Et que dire de l’acharnement du ministre des Finances, Jim Flaherty, à imposer une commission fédérale des valeurs mobilières, malgré un avis défavorable de la Cour suprême.
Extrait d’une chronique de Jean-Philippe Décarie, dans La Presse:
« Ce n’est malheureusement pas le seul dossier où le ministre Flaherty fait preuve d’un certain acharnementqui va carrément à l’encontre des intérêts économiques du Québec.»
Pour accélérer la création de richesse, tout le monde convient également de la nécessité de former nos travailleurs. La pénurie de main d’oeuvre spécialisée constitue en effet un des principaux obstacles à l’expansion de milliers d’entreprises québécoises. Nous avons développé au Québec un modèle qui fonctionne et réunit les entreprises, les syndicats et le gouvernement. Or, le gouvernement Harper a décidé de le démolir en rapatriant son argent pour créer un nouveau programme. Une décision prise unilatéralement et qui fait enrager bien du monde, y compris en Ontario et en Colombie-Britannique.

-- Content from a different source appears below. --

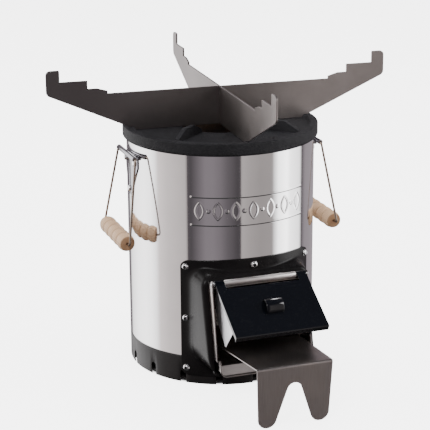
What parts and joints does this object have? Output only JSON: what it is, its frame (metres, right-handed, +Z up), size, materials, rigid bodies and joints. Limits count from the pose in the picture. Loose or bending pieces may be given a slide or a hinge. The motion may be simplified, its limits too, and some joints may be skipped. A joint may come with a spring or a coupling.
{
  "type": "rocket stove",
  "caption": "Portable wood-burning rocket stove: polished drum, cast iron top, cross-shaped pan support, front flap door, pull-out wood shelf and side bail handles.",
  "frame": {"origin": "centre of the standing face on the ground, on the drum's axis", "axes": "+Z up along the drum's axis, -Y out of the feed mouth, +X to the right of a person facing the door from outside"},
  "size_m": [0.4674, 0.5032, 0.4115],
  "materials": {
    "polished_steel": "mirror polished",
    "satin_black": "satin",
    "gloss_enamel": "gloss",
    "cast_iron": "seasoned, fine sand texture",
    "blade_steel": "matt heat-toned",
    "brushed_steel": "brushed",
    "bright_steel": "bright",
    "chromed_steel": "chromed",
    "ceramic_wool": "fibrous",
    "foot_rubber": "matt",
    "beech": "oiled"
  },
  "bodies": {
    "stove": {"outer_casing": "polished_steel", "base_ring": "satin_black", "bottom_plate": "satin_black", "foot_pads": "foot_rubber", "inner_floor": "brushed_steel", "burn_chamber": "brushed_steel", "flue_pipe": "brushed_steel", "feed_tunnel": "brushed_steel", "shelf_rails": "brushed_steel", "insulation": "ceramic_wool", "cover_plate": "brushed_steel", "cast_iron_top": "cast_iron", "top_screws": "satin_black", "door_housing": "satin_black", "housing_screws": "bright_steel", "hinge_sleeve": "brushed_steel", "hinge_pin": "bright_steel", "left_bracket": "chromed_steel", "right_bracket": "chromed_steel", "bracket_rivets": "bright_steel"},
    "door": {"feed_door": "gloss_enamel", "door_pull": "gloss_enamel", "left_cheek": "brushed_steel", "right_cheek": "brushed_steel"},
    "shelf": {"wood_shelf": "brushed_steel"},
    "ash_drawer": {"ash_tray": "brushed_steel"},
    "left_bail": {"left_bail": "bright_steel"},
    "right_bail": {"right_bail": "bright_steel"},
    "left_grip": {"left_grip": "beech"},
    "right_grip": {"right_grip": "beech"},
    "pan_support": {"support_blade_lower": "blade_steel", "support_blade_upper": "blade_steel"}
  },
  "joints": [
    {"name": "door_hinge", "type": "hinge", "parent": "stove", "child": "door", "pos_m": [0, -0.148, 0.1538], "axis": [-1, 0, 0], "range_deg": [-24.5, 113]},
    {"name": "shelf_slide", "type": "slide", "parent": "stove", "child": "shelf", "axis": [0, -0.9945, 0.1045], "range_m": [0, 0.15]},
    {"name": "ash_tray_slide", "type": "slide", "parent": "stove", "child": "ash_drawer", "axis": [0, -1, 0], "range_m": [0, 0.09]},
    {"name": "left_bail_hinge", "type": "hinge", "parent": "stove", "child": "left_bail", "pos_m": [-0.131, 0, 0.297], "axis": [0, 1, 0], "range_deg": [0, 95]},
    {"name": "right_bail_hinge", "type": "hinge", "parent": "stove", "child": "right_bail", "pos_m": [0.131, 0, 0.297], "axis": [0, -1, 0], "range_deg": [0, 95]},
    {"name": "left_grip_spin", "type": "hinge", "parent": "left_bail", "child": "left_grip", "pos_m": [-0.14713, 0, 0.18778], "axis": [0, 1, 0], "continuous": true},
    {"name": "right_grip_spin", "type": "hinge", "parent": "right_bail", "child": "right_grip", "pos_m": [0.14713, 0, 0.18778], "axis": [0, 1, 0], "continuous": true},
    {"name": "support_lift", "type": "slide", "parent": "stove", "child": "pan_support", "axis": [0, 0, 1], "range_m": [0, 0.06]}
  ]
}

Bref, que ce soit en matière de fiscalité, d’innovation, de politique industrielle, de soutien aux entrepreneurs ou de formation de la main-d’oeuvre, le principal frein au développement économique et à la création d’emplois de qualité au Québec, c’est le gouvernement fédéral.
Les partis fédéralistes préfèrent ne pas trop parler de ça. Même s’il fait de l’économie sa priorité numéro un, vous n’entendrez pas Philippe Couillard promettre de se battre contre ces décisions néfastes d’Ottawa.
En montant au front pour défendre les intérêts économiques du Québec, le chef libéral risquerait en effet de faire la démonstration que le plus grand risque pour l’économie québécoise, ce n’est pas la souveraineté, mais bien le fédéralisme canadien.
C’est ainsi que les fédéralistes québécois continueront d’ignorer l’éléphant dans la pièce, même si le pachyderme fédéral piétine nos intérêts économiques.